I have not been posting here this summer because I have been spending my vacation creating a blog that follows the remodeling of my kitchen.

However, I thought that it was time for me to list some of the books that I have been reading during the summer break. Reading is always a big part of my summertime plans.

For book group (comprised mostly of retired English teachers) I read Case Histories by Kate Atkinson.
It was a detective novel that followed several cases that happened 10 to 20 years prior to the current time period of the book. I didn't like the first couple of chapters and would never have finished it, if it was not for book group. There are two more books with the same detective; I might even try to find those and read them as I enjoyed the book once I got into it.

I read Little Bee by Chris Cleave as it was recommended by a friend. It had some disturbing imagery, but it was so well written. I really loved it. It is told from the point of view of two characters. Little Bee is a refugee from Nigeria who has fled to England. She is about 16 years old and a very likeable character. The other narrator is Sarah, the English woman who meets Bee on the beach in Nigeria. Sarah is on vacation, and Bee is on the run from the men who destroyed her village. There are horrific stories of the atrocities inflicted on the refugees, but I loved reading the same story from two points of view.

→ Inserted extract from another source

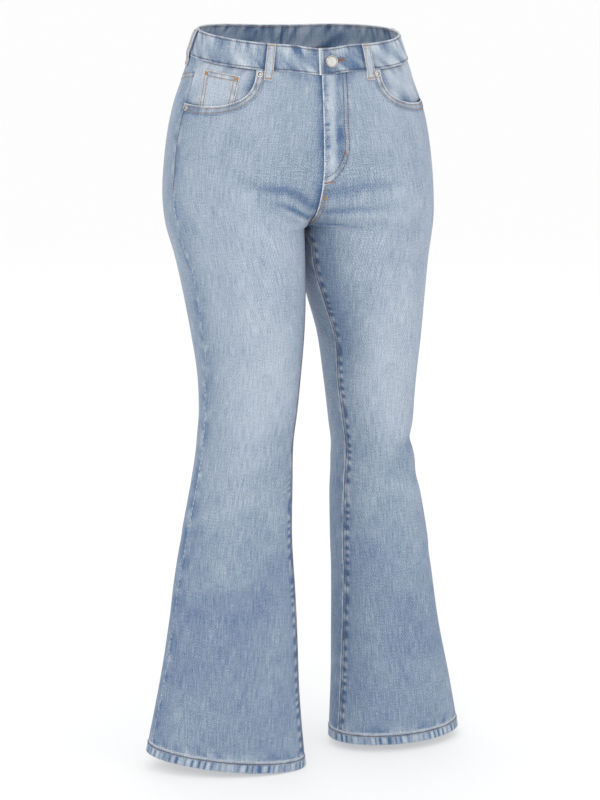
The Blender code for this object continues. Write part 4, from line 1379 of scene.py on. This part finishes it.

After by Amy Efaw is a fairly new young adult novel about a teen who gets pregnant. She is in total denial about the pregnancy, and only comes to grips about what happened after she enters the juvenile detention center upon dumping the baby in the trash. The scenes about the birth are fairly disturbing and occur throughout the book as Devon begins to remember what happened. I almost put the book down a couple of times, but I am glad that I made it to the end.

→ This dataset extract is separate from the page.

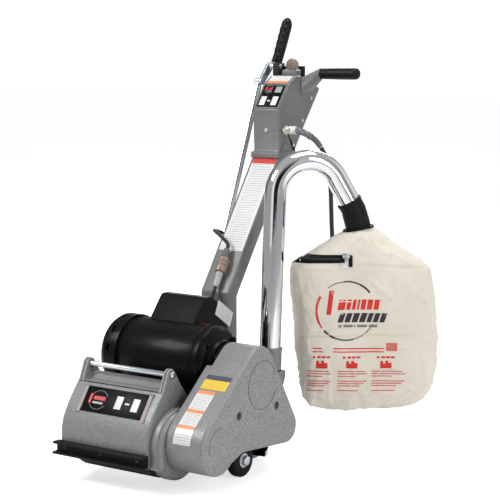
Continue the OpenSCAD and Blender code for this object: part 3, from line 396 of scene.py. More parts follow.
M = {
    "canvas": canvas_cloth(),
    "zip_teeth": zip_teeth(),
    "slider": zinc_plate("slider_nickel", (0.86, 0.86, 0.87), 0.3, grain=0.3),
    "hatch": hatch("hatched_strip", (0.62, 0.48, 0.46), (0.16, 0.14, 0.14)),
    "ink_red": printed("ink_red", (0.70, 0.035, 0.025)),
    "ink_pink": printed("ink_pink", (0.66, 0.16, 0.13)),
    "ink_dark": printed("ink_dark", (0.035, 0.03, 0.035)),
    "ink_grey": printed("ink_grey", (0.22, 0.20, 0.20)),
    "cast": hammered_paint("hammered_silver", (0.31, 0.312, 0.316), (0.16, 0.161, 0.163), 0.5, 0.3, 300, 0.0004),
    "handle": hammered_paint("handle_grey", (0.215, 0.215, 0.22), (0.125, 0.125, 0.128), 0.48, 0.25, 900, 0.0002),
    "motor": gloss_black("motor_black"),
    "box": gloss_black("box_black", (0.006, 0.005, 0.0048), 0.4, 0.0),
    "zinc": zinc_plate("zinc_plate", (0.76, 0.82, 0.86), 0.3, grain=0.4),
    "rod_zinc": zinc_plate("rod_zinc", (0.78, 0.84, 0.87), 0.2, (0.1, 1, 1), 0.15),
    "chrome": chrome_plate(),
    "steel": machined("machined_steel"),
    "alloy": machined("cast_alloy", (0.6, 0.61, 0.62), 0.45),
    "rubber": black_rubber("black_rubber"),
    "tyre": black_rubber("tyre_rubber", (0.008, 0.008, 0.0085), 0.6, 500),
    "grip": black_rubber("grip_vinyl", (0.005, 0.005, 0.0055), 0.42, 1600),
    "plastic": moulded("black_plastic", (0.008, 0.008, 0.0085)),
    "paddle": moulded("paddle_tan", (0.22, 0.18, 0.14), 0.35),
    "hub": moulded("hub_white", (0.82, 0.82, 0.80), 0.4),
    "clear": moulded("connector_amber", (0.28, 0.20, 0.15), 0.22),
    # A lighter copy of the hammered paint for the guard's outward face: painted light where that face meets the lamps
    "guard_face_painted_light": hammered_paint("hammered_silver_painted_light", (0.38, 0.38, 0.384), (0.15, 0.15, 0.152), 0.48, 0.35, 240, 0.0005),
    # Near-black hairline for the engraved grooves on the guard: painted shade of the groove
    "groove_line_painted_shade": moulded("engraved_groove_painted_shade", (0.09, 0.09, 0.092), 0.6),
    "black_screw": moulded("black_screw", (0.05, 0.05, 0.052), 0.14),
    # Near-black for the screws' cross recesses: painted shade standing for the shadow inside the slots
    "recess_painted_shade": moulded("recess_painted_shadow", (0.006, 0.006, 0.006), 0.8),
    "mark_red": moulded("mark_red", (0.62, 0.02, 0.02), 0.4),
    "mark_white": moulded("mark_white", (0.75, 0.76, 0.76), 0.4),
    "mark_silver": moulded("mark_silver", (0.36, 0.38, 0.39), 0.3),
    "label_caution": label("label_caution", (0.78, 0.77, 0.76), (0.85, 0.30, 0.12), 24, 0.93,
                           bands=((0.56, 0.62), (0.25, 0.31))),
    "label_yellow": label("label_yellow", (0.86, 0.60, 0.05), (0.06, 0.07, 0.10), 7, 0.68, (0.45, 0.30, 0.03)),
    "label_white": label("label_white", (0.78, 0.78, 0.77), (0.66, 0.05, 0.04), 40, 0.9, (0.3, 0.3, 0.32)),
    "label_red": label("label_red", (0.30, 0.20, 0.16), (0.5, 0.24, 0.16), 6, 0.7, (0.5, 0.42, 0.36)),
    "label_data": label("label_data", (0.74, 0.72, 0.75), (0.55, 0.53, 0.57), 9, 0.93, (0.2, 0.18, 0.22)),
    "label_orange": label("label_orange", (0.76, 0.75, 0.74), (0.8, 0.28, 0.08), 5, 2.0, bands=((-0.1, 0.3),)),
    "boot_grey": moulded("boot_grey", (0.16, 0.165, 0.17), 0.45),
    "clear_grey": moulded("clear_plastic", (0.45, 0.42, 0.40), 0.25),
    "gland": zinc_plate("nickel_brass", (0.80, 0.76, 0.60), 0.22, grain=0.3),
    "collar": moulded("clear_collar", (0.72, 0.66, 0.62), 0.25),
    "braid": braided("wire_braid", (0.52, 0.53, 0.54), (0.05, 0.05, 0.055), 190),
    "sleeve": black_rubber("sleeve_grey", (0.10, 0.102, 0.108), 0.4, 1400),
    "cord": black_rubber("cord_jacket", (0.03, 0.031, 0.033), 0.45, 1400),
    "grit": abrasive_cloth(),
    "tape": black_rubber("zipper_cloth", (0.006, 0.006, 0.006), 0.8, 1800),
    "panel": gloss_black("panel_black", (0.003, 0.003, 0.003), 0.34, 0.0),
}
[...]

I have been wanting to read The Perks of Being a Wallflower by Stephen Chbosky for a long time. It is a ten year old young adult novel that has been on banned lists numerous times. There are drugs, language and sexual situations in the story of Charlie the brilliant boy who often chooses to observe rather than participate in life. It's Charlie's first year in high school; he tells his story through letters that he writes to an unknown recipient who he believes is a good listener. When a couple of seniors befriend him, he begins to find out how to live his life rather than sit on the sidelines and let life happen to him. It is funny and poignant, and I recommend it to high schoolers.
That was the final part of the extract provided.